* START *

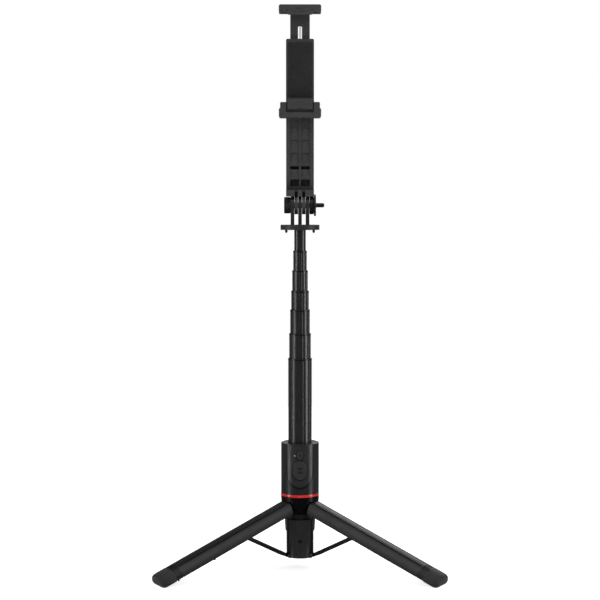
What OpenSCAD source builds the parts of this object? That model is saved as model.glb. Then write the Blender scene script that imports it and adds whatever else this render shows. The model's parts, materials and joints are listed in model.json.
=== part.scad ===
/* [Tripod] */
// Radius of the grip, and of the three legs folded round the pole
grip_r = 15.8; // [15:0.1:18]
// Length of a leg from its hinge to the end of its foot
leg_len = 131; // [118:1:170]
// Slope of a spread leg below level, in degrees
leg_slope = 22; // [22]
// Height of the leg hinges above the ground
hinge_z = 53.5; // [53.5]
// Distance of the leg hinges from the pole axis
hinge_r = 12.6; // [12.6]
// Wall of a leg shell
leg_wall = 1.5; // [1:0.1:1.7]
// Length of a rubber foot
foot_len = 14; // [10:1:20]
// Length of a stay between its pin and its shoe
stay_len = 48; // [46:0.5:49]
// Thickness of a stay bar
stay_t = 2.6; // [2:0.1:2.7]

/* [Grip] */
// Length of the collar above the red ring
collar_len = 42.1; // [42:0.1:60]
// Height of the accent ring
ring_h = 2.2; // [1.5:0.1:4]
// Width of the remote
remote_w = 21.2; // [20:0.1:21.6]
// Length of the remote
remote_len = 35.6; // [34:0.1:38]

/* [Pole] */
// Outer diameter of the widest tube
tube_d = 19.6; // [19:0.1:19.7]
// Step in diameter from one tube to the next
tube_step = 1.68; // [1.5:0.01:1.75]
// Wall of every tube
tube_wall = 0.55; // [0.4:0.05:0.6]
// Length of the six inner tubes
tube_len = 146; // [120:1:150]
// How far each tube stands out of the one before it
reach = [70.3, 20.7, 19.8, 15.7, 16.9, 16.3, 17.2]; // [10:0.1:71]

/* [Head] */
// Diameter of the head disc
disc_d = 32.2; // [30:0.1:36]
// Thickness of the head disc
disc_t = 4.2; // [3:0.1:6]
// Thickness of a hinge prong
prong_t = 3; // [2.4:0.1:3.2]
// Distance between prongs, centre to centre
prong_pitch = 6.2; // [6:0.1:7]
// Radius of the rounded prongs
prong_r = 7.5; // [6.5:0.1:7.6]
// Diameter of the tilt bolt
bolt_d = 4.8; // [4:0.1:5]

/* [Phone clamp] */
// Width of the jaws
jaw_w = 34.4; // [30:0.1:50]
// Opening between the jaws as drawn
gap = 72.5; // [60:0.5:84]
// Depth of the opening, front to back
gap_depth = 9.4; // [8:0.1:13]
// Height of the lower jaw's shelf above the tilt bolt
shelf_rise = 83.6; // [80:0.1:100]
// Width of the arm
arm_w = 22.9; // [20:0.1:28]
// Thickness of the arm
arm_t = 7; // [6:0.1:9]
// Thickness of the clamp's slide housing
slide_t = 6.4; // [6:0.1:8]

/* [Hidden] */
$fn = 96;
eps = 0.01;
fit = 0.1; // running clearance on a radius
air = 0.3; // gap between moving faces
big = 60;
leg_turn = [-30, 210, 90]; // azimuth of each leg

// grip levels, worked up from the hinges
hub_top = hinge_z + 7;
collar_z = hub_top + ring_h;
collar_top = collar_z + collar_len;
spigot_h = 8;
spigot_r = grip_r - 2.9;
bush_r = spigot_r - 1;
bore_r = tube_d / 2 + air;
core_r = bore_r + 0.8;
core_z = 46;

// legs, in a frame at the hinge: x along the leg, y across it, z outward
leg_r = 16;
chord_rho = 8;
leg_half_w = 13.5;
end_u_top = -0.5;
end_u_side = 3.9;
hub_gap = 0.5;
pocket_r = 3.75;
pocket_half = 10;
web_t = 1.4;
lug_r = 1.6;
lug_half = 2.4;
ear_in = lug_half + air;
ear_out = 6.4;
tongue_r = leg_r - leg_wall - air; // tongues of the hub that lie inside the closed legs
ear_r = 1.7;
leg_pin_r = 0.9;
foot_grow = 0.6;
foot_rho = 6.2;
rail_in = 3.6;
rail_out = 4.8;
rail_rho = 11.2;
peg_at = [0.62, 0.85];

// column and stays
stay_rho = 11.8;
stay_z = 10.3;
stay_rise = 27.3; // slope of a stay above level
stay_eye_r = 1.3;
stay_pin_r = 0.6;
shoe_r = 1.4;
shoe_half = 3;
cap_z = stay_z - 1.6;
cap_h = 5.9;
sleeve_z = cap_z + cap_h;
sleeve_h = 26.2;
sleeve_r = tube_d / 2 + 1.5;
channel_half = 1.9;
facet_y = sleeve_r - 0.35;

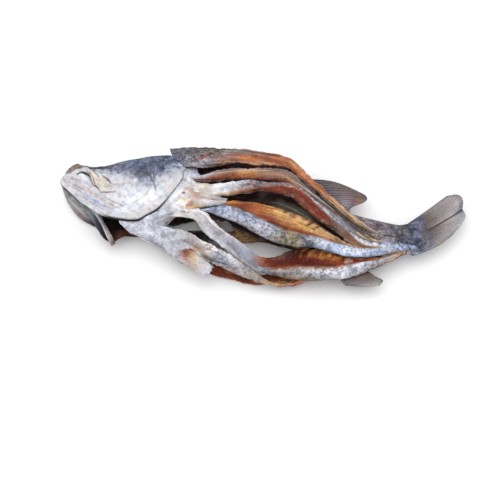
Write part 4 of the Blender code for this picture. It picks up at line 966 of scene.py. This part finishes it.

* END *

* **EXERCISE TASK**
Provide an exact reproduction of all the entries shown above.

* **COMPLETED TASK**
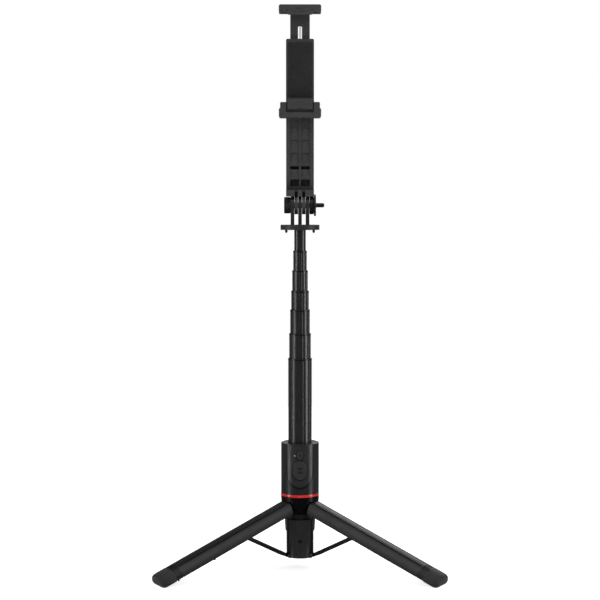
What OpenSCAD source builds the parts of this object? That model is saved as model.glb. Then write the Blender scene script that imports it and adds whatever else this render shows. The model's parts, materials and joints are listed in model.json.
=== part.scad ===
/* [Tripod] */
// Radius of the grip, and of the three legs folded round the pole
grip_r = 15.8; // [15:0.1:18]
// Length of a leg from its hinge to the end of its foot
leg_len = 131; // [118:1:170]
// Slope of a spread leg below level, in degrees
leg_slope = 22; // [22]
// Height of the leg hinges above the ground
hinge_z = 53.5; // [53.5]
// Distance of the leg hinges from the pole axis
hinge_r = 12.6; // [12.6]
// Wall of a leg shell
leg_wall = 1.5; // [1:0.1:1.7]
// Length of a rubber foot
foot_len = 14; // [10:1:20]
// Length of a stay between its pin and its shoe
stay_len = 48; // [46:0.5:49]
// Thickness of a stay bar
stay_t = 2.6; // [2:0.1:2.7]

/* [Grip] */
// Length of the collar above the red ring
collar_len = 42.1; // [42:0.1:60]
// Height of the accent ring
ring_h = 2.2; // [1.5:0.1:4]
// Width of the remote
remote_w = 21.2; // [20:0.1:21.6]
// Length of the remote
remote_len = 35.6; // [34:0.1:38]

/* [Pole] */
// Outer diameter of the widest tube
tube_d = 19.6; // [19:0.1:19.7]
// Step in diameter from one tube to the next
tube_step = 1.68; // [1.5:0.01:1.75]
// Wall of every tube
tube_wall = 0.55; // [0.4:0.05:0.6]
// Length of the six inner tubes
tube_len = 146; // [120:1:150]
// How far each tube stands out of the one before it
reach = [70.3, 20.7, 19.8, 15.7, 16.9, 16.3, 17.2]; // [10:0.1:71]

/* [Head] */
// Diameter of the head disc
disc_d = 32.2; // [30:0.1:36]
// Thickness of the head disc
disc_t = 4.2; // [3:0.1:6]
// Thickness of a hinge prong
prong_t = 3; // [2.4:0.1:3.2]
// Distance between prongs, centre to centre
prong_pitch = 6.2; // [6:0.1:7]
// Radius of the rounded prongs
prong_r = 7.5; // [6.5:0.1:7.6]
// Diameter of the tilt bolt
bolt_d = 4.8; // [4:0.1:5]

/* [Phone clamp] */
// Width of the jaws
jaw_w = 34.4; // [30:0.1:50]
// Opening between the jaws as drawn
gap = 72.5; // [60:0.5:84]
// Depth of the opening, front to back
gap_depth = 9.4; // [8:0.1:13]
// Height of the lower jaw's shelf above the tilt bolt
shelf_rise = 83.6; // [80:0.1:100]
// Width of the arm
arm_w = 22.9; // [20:0.1:28]
// Thickness of the arm
arm_t = 7; // [6:0.1:9]
// Thickness of the clamp's slide housing
slide_t = 6.4; // [6:0.1:8]

/* [Hidden] */
$fn = 96;
eps = 0.01;
fit = 0.1; // running clearance on a radius
air = 0.3; // gap between moving faces
big = 60;
leg_turn = [-30, 210, 90]; // azimuth of each leg

// grip levels, worked up from the hinges
hub_top = hinge_z + 7;
collar_z = hub_top + ring_h;
collar_top = collar_z + collar_len;
spigot_h = 8;
spigot_r = grip_r - 2.9;
bush_r = spigot_r - 1;
bore_r = tube_d / 2 + air;
core_r = bore_r + 0.8;
core_z = 46;

// legs, in a frame at the hinge: x along the leg, y across it, z outward
leg_r = 16;
chord_rho = 8;
leg_half_w = 13.5;
end_u_top = -0.5;
end_u_side = 3.9;
hub_gap = 0.5;
pocket_r = 3.75;
pocket_half = 10;
web_t = 1.4;
lug_r = 1.6;
lug_half = 2.4;
ear_in = lug_half + air;
ear_out = 6.4;
tongue_r = leg_r - leg_wall - air; // tongues of the hub that lie inside the closed legs
ear_r = 1.7;
leg_pin_r = 0.9;
foot_grow = 0.6;
foot_rho = 6.2;
rail_in = 3.6;
rail_out = 4.8;
rail_rho = 11.2;
peg_at = [0.62, 0.85];

// column and stays
stay_rho = 11.8;
stay_z = 10.3;
stay_rise = 27.3; // slope of a stay above level
stay_eye_r = 1.3;
stay_pin_r = 0.6;
shoe_r = 1.4;
shoe_half = 3;
cap_z = stay_z - 1.6;
cap_h = 5.9;
sleeve_z = cap_z + cap_h;
sleeve_h = 26.2;
sleeve_r = tube_d / 2 + 1.5;
channel_half = 1.9;
facet_y = sleeve_r - 0.35;

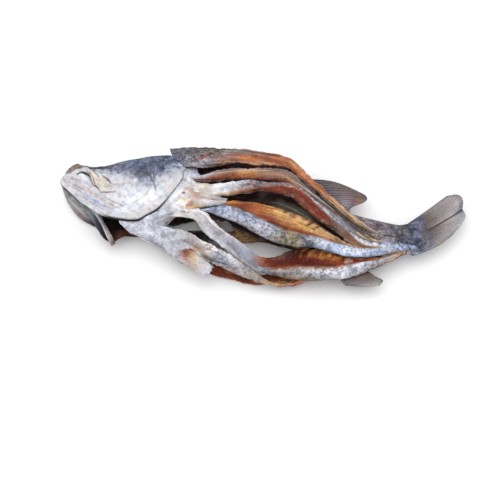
Write part 4 of the Blender code for this picture. It picks up at line 966 of scene.py. This part finishes it.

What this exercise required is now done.